A health care tax
By Burke A. CHRISTENSEN
McClatchy-Tribune
RICHMOND, Ky.
The Obama health-care law requires Americans to buy health insurance starting in 2014 or pay a penalty. The penalty is the higher of a fine of $695 or 2.5 percent of your income. If your income is $50,000 and you don’t buy the required “minimum essential coverage,” your 2014 income tax bill will increase by $1,250. This is not small potatoes. The Congressional Budget Office has estimated that the new law will take $4 billion from American taxpayer’s pockets in 2017.
You are exempt from the penalty if your income is below the IRS filing limit or if the cost of health insurance would be more than 8 percent of your annual income.

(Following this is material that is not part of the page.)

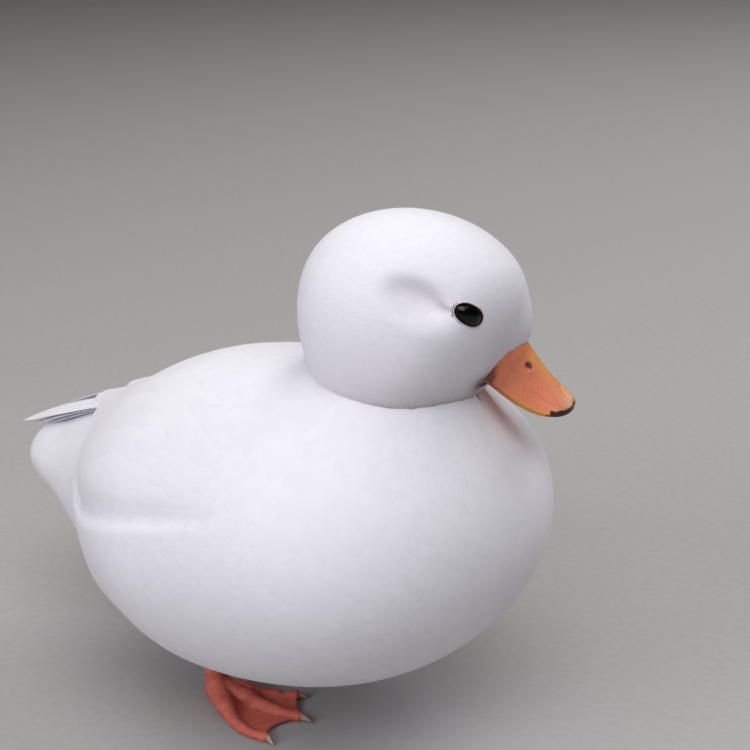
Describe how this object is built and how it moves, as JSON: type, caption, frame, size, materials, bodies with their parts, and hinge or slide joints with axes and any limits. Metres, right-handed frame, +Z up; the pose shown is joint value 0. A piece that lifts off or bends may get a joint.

Despite the fact that the penalty will be paid to the government and reported to the IRS on your income tax return, President Obama has said that he “absolutely rejects” the notion that the penalty is a tax.
President’s pledge
Perhaps this is because the president has also said that under his health-care plan “no family making less than $250,000 a year will see any form of tax increase. Not your income tax, not your payroll tax, not your capital gains taxes, not any of your taxes.”
That was then, this is now.
Is it constitutional to mandate that Americans must purchase health-care insurance from private companies or pay up to the IRS? The Constitution gives the administration two sources of power to defend this law. The first is the power to regulate interstate commerce and the second is the power to lay and collect taxes.
The Interstate Commerce Clause regulates interstate economic activity that crosses state lines. But the failure to buy health insurance is intrastate economic inactivity.
The Constitution was drafted to limit the power of government. Why should the Interstate Commerce Clause regulate a person’s decision not to engage in interstate commerce? To support the Obama administration’s argument that inactivity can still actively affect interstate commerce, it may not surprise you to learn that the administration cites a nearly 70-year-old case, Wickard v. Filburn.
In that case, Ohio farmer Roscoe Filburn was penalized because the Supreme Court decided he had engaged in interstate commerce when he grew a small amount of wheat purely for his own use but in excess of his federally imposed production quota. The government argued that even though Roscoe’s entirely in-state production was trivial, lots of Roscoe Filburns, each one locally growing a little bit of wheat for his own use, was bad for the government.
Taxing power
What about the taxing power? Forget the president’s claim that the mandate is not a tax. He is now defending the mandate in court as a valid exercise of the power to impose taxes and President Obama will probably win because the taxing power is even broader than the commerce clause. But should he?
The president may be taking both sides of the “Is it a tax?” debate because his mandate has no teeth. The law does not permit the IRS to bring a criminal prosecution against anyone who violates the law but does not pay the penalty. Perhaps that is what the president meant when he said that under his plan your taxes will not increase.
Politicians who continue expanding the size of government should at least be honest about who is going to pay for it. You are.
Burke A. Christensen is an expert in health insurance law and holds the Robert B. Morgan Chair of Insurance Studies at Eastern Kentucky University.